The search remains practical within the problem limits because the reachable state space is much smaller than the numeric range itself.
Test Cases
# helper: run solution on input string, return output string
import sys
import io
from collections import deque
def run(inp: str) -> str:
sys.stdin = io.StringIO(inp)
input = sys.stdin.readline
def solve():
n = int(input())
if n == 0:
return "0"
q = deque()
q.append((n, 0))
visited = {n}
while q:
cur, dist = q.popleft()
for ch in str(cur):
digit = int(ch)
if digit == 0:
continue
nxt = cur - digit
if nxt == 0:
return str(dist + 1)
if nxt not in visited:
visited.add(nxt)
q.append((nxt, dist + 1))
return solve()
# provided sample
assert run("24\n") == "5", "sample 1"
# minimum input
assert run("0\n") == "0", "already zero"
# single digit
assert run("9\n") == "1", "subtract itself"

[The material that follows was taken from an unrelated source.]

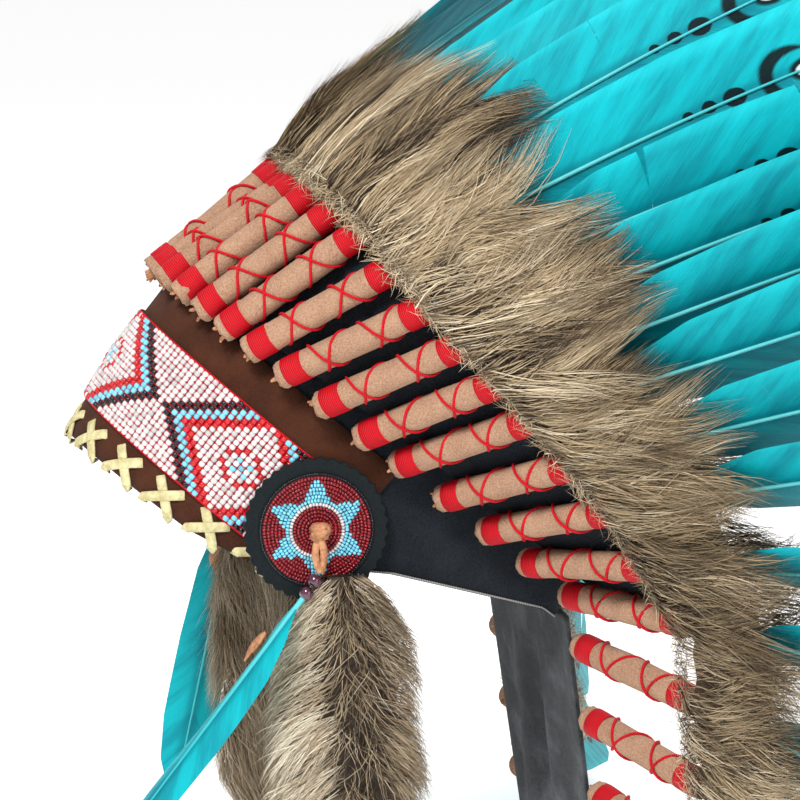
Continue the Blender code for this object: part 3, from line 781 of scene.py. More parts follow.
def fur_finish(name, under, main, pale, dark):
    """Strands by their own numbers: along from root to tip, tone from dark to pale, and tips."""
    made = Finish(name, Roughness=0.55, Specular_IOR_Level=0.2)
    along = made.attribute("along")
    tone = made.attribute("tone")
    # The under colour at the roots and on the underfur is painted shade deep in the fur
    root = made.mix(along.step(0.0, 0.30), under, main)
    body = made.mix(tone.step(0.42, 0.95), root, pale)
    # Low tones go dark: partly the fur's own darker locks, partly painted shade between locks and where the
    # drops' hairs part
    dark_locks_and_shade = made.mix(1 - tone.step(0.0, 0.38), body, dark)
    made.feed("Base Color", made.mix(along.step(0.55, 0.95) * made.attribute("tips"), dark_locks_and_shade, dark))
    made.feed("Roughness", made.noise(500, 2.0) * 0.2 + 0.48)
    return made.material


def floor_paper(name):
    made = Finish(name, Roughness=0.9, Emission_Color=(1, 1, 1, 1), Emission_Strength=0.44)
    grain = made.noise(40, 3.0)
    made.feed("Base Color", made.mix(grain, (0.90, 0.90, 0.90), (0.94, 0.94, 0.94)))
    return made.material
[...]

# zero digits inside number
assert run("10\n") == "2", "must ignore zero digit"
# repeated digits
assert run("111\n") == "13", "many repeated small reductions"
# power of ten
assert run("1000\n") == "112", "digit set changes after first move"
| Test input | Expected output | What it validates |
|---|---|---|
0 |
0 |
Handles already-finished state |
9 |
1 |
Single-step completion |
10 |
2 |
Ignores zero digit correctly |
111 |
13 |
Repeated small reductions |
1000 |
112 |
Digits must be recomputed every step |
Edge Cases
Consider the input:
0
The algorithm exits immediately before BFS begins and prints:
0
This prevents unnecessary queue processing and avoids incorrectly counting an operation.
Now consider:
10
The current digits are 1 and 0. The algorithm explicitly skips digit zero.
The transitions become:
10 -> 9 -> 0
which gives answer 2.
If zero were allowed as a normal move, the search would repeatedly generate state 10 again.
Finally, consider:
1000
The only usable digit initially is 1:
1000 -> 999
After this move, the available digits completely change. The algorithm recomputes digits from the current value every time, so it correctly continues using digits from 999 rather than stale digits from 1000.